Exercise
Repeat everything from the line holding "More parts follow." to the line holding "between the lids.", inclusive, exactly. Leave out the rest.
____ Record set
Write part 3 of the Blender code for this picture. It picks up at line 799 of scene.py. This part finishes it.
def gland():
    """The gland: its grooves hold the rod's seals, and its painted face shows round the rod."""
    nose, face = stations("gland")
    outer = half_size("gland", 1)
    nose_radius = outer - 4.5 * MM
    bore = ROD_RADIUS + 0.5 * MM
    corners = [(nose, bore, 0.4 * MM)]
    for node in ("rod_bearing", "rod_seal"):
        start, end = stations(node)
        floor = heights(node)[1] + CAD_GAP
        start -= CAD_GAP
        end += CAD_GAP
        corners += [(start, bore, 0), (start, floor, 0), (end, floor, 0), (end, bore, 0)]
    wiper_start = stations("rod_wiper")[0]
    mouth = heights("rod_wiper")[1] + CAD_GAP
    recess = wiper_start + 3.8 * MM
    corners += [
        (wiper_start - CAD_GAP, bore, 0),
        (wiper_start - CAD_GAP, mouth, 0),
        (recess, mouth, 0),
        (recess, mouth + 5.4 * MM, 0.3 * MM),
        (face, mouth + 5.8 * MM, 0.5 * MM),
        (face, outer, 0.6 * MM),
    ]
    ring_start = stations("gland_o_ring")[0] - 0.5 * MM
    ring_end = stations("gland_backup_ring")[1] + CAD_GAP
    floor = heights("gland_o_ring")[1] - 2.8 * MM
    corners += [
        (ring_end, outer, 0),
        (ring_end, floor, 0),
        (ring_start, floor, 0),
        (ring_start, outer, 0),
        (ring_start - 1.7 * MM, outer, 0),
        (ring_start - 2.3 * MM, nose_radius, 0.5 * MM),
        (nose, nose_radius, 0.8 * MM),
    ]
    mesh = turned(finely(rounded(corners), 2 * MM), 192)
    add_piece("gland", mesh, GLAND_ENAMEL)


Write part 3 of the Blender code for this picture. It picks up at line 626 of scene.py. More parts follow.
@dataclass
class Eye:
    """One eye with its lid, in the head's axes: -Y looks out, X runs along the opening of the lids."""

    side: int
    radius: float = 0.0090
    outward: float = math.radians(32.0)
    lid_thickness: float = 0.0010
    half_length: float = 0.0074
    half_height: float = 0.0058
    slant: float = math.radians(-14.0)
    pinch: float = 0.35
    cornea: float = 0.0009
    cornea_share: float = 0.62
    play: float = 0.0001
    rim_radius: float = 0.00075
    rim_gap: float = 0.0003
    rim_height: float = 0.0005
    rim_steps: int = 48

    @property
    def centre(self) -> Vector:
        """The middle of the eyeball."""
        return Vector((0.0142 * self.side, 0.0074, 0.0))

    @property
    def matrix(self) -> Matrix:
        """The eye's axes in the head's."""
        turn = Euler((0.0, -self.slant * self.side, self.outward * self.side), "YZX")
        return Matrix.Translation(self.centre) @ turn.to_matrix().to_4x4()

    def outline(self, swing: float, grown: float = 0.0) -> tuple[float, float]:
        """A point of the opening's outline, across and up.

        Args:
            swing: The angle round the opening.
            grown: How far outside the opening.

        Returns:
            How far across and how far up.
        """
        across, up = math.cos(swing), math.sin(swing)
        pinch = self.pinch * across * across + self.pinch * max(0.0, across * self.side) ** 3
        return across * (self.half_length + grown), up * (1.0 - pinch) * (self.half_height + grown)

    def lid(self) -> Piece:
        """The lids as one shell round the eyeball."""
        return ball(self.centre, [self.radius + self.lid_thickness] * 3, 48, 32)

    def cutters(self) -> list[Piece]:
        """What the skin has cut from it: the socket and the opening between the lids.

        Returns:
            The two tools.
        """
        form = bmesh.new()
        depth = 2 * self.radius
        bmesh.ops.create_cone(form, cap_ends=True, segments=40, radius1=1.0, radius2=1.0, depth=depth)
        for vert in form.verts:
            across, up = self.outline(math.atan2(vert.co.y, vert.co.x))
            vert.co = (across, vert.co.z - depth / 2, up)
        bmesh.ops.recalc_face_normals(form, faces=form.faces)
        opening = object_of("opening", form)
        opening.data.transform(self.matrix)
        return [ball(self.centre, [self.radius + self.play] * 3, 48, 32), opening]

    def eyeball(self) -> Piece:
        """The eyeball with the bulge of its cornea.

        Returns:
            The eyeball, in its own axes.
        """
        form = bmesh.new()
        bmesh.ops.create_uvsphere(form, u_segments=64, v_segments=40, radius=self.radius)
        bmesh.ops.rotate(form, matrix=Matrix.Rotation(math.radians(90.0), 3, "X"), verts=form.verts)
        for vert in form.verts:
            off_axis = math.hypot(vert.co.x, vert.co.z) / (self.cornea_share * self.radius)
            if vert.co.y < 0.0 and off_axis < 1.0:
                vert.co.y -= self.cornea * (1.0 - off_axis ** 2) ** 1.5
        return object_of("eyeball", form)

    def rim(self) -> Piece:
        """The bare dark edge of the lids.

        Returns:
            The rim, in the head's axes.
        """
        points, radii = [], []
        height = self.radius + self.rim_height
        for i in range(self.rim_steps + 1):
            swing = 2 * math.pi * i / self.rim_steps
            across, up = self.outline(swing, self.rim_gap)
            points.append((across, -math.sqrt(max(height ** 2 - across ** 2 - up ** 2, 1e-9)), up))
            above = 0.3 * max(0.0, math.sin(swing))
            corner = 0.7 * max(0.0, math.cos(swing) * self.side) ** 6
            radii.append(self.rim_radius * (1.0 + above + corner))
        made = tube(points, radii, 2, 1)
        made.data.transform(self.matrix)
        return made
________
____ Record set
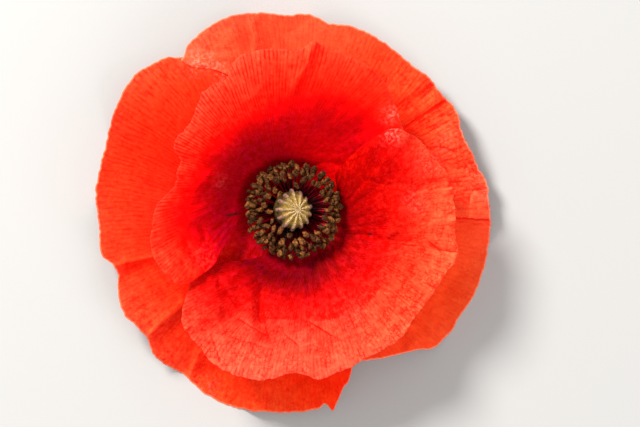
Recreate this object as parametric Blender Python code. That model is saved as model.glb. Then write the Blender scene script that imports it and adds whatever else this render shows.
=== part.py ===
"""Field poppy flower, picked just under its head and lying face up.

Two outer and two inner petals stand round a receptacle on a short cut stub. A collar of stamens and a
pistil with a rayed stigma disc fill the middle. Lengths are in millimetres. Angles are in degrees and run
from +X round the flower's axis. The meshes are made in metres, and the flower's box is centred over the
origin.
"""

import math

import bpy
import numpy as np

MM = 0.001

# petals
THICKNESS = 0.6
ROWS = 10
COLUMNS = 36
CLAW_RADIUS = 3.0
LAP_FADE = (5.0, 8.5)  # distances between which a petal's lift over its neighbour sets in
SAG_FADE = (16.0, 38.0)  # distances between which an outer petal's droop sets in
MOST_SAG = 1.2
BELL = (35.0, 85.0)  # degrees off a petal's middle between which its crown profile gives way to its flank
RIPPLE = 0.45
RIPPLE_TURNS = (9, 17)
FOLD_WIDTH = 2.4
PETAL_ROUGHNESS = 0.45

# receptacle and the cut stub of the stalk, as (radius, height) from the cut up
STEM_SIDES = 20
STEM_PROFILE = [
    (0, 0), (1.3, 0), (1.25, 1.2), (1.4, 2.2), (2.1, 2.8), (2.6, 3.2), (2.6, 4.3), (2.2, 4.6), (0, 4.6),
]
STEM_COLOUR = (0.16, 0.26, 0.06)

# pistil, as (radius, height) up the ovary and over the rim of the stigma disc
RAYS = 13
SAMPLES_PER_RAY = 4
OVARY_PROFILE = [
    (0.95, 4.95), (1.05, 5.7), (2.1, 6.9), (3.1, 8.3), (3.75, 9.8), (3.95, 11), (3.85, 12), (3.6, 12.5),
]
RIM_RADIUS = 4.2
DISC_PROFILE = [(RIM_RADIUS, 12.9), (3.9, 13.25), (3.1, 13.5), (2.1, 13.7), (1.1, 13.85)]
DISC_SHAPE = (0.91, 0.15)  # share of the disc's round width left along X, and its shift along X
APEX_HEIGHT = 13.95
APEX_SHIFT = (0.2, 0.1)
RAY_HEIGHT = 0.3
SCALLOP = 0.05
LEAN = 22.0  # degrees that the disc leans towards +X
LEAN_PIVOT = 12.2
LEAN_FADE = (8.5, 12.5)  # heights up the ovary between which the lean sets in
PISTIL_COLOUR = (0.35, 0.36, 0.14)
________
Answer to the problem
Write part 3 of the Blender code for this picture. It picks up at line 626 of scene.py. More parts follow.
@dataclass
class Eye:
    """One eye with its lid, in the head's axes: -Y looks out, X runs along the opening of the lids."""

    side: int
    radius: float = 0.0090
    outward: float = math.radians(32.0)
    lid_thickness: float = 0.0010
    half_length: float = 0.0074
    half_height: float = 0.0058
    slant: float = math.radians(-14.0)
    pinch: float = 0.35
    cornea: float = 0.0009
    cornea_share: float = 0.62
    play: float = 0.0001
    rim_radius: float = 0.00075
    rim_gap: float = 0.0003
    rim_height: float = 0.0005
    rim_steps: int = 48

    @property
    def centre(self) -> Vector:
        """The middle of the eyeball."""
        return Vector((0.0142 * self.side, 0.0074, 0.0))

    @property
    def matrix(self) -> Matrix:
        """The eye's axes in the head's."""
        turn = Euler((0.0, -self.slant * self.side, self.outward * self.side), "YZX")
        return Matrix.Translation(self.centre) @ turn.to_matrix().to_4x4()

    def outline(self, swing: float, grown: float = 0.0) -> tuple[float, float]:
        """A point of the opening's outline, across and up.

        Args:
            swing: The angle round the opening.
            grown: How far outside the opening.

        Returns:
            How far across and how far up.
        """
        across, up = math.cos(swing), math.sin(swing)
        pinch = self.pinch * across * across + self.pinch * max(0.0, across * self.side) ** 3
        return across * (self.half_length + grown), up * (1.0 - pinch) * (self.half_height + grown)

    def lid(self) -> Piece:
        """The lids as one shell round the eyeball."""
        return ball(self.centre, [self.radius + self.lid_thickness] * 3, 48, 32)

    def cutters(self) -> list[Piece]:
        """What the skin has cut from it: the socket and the opening between the lids.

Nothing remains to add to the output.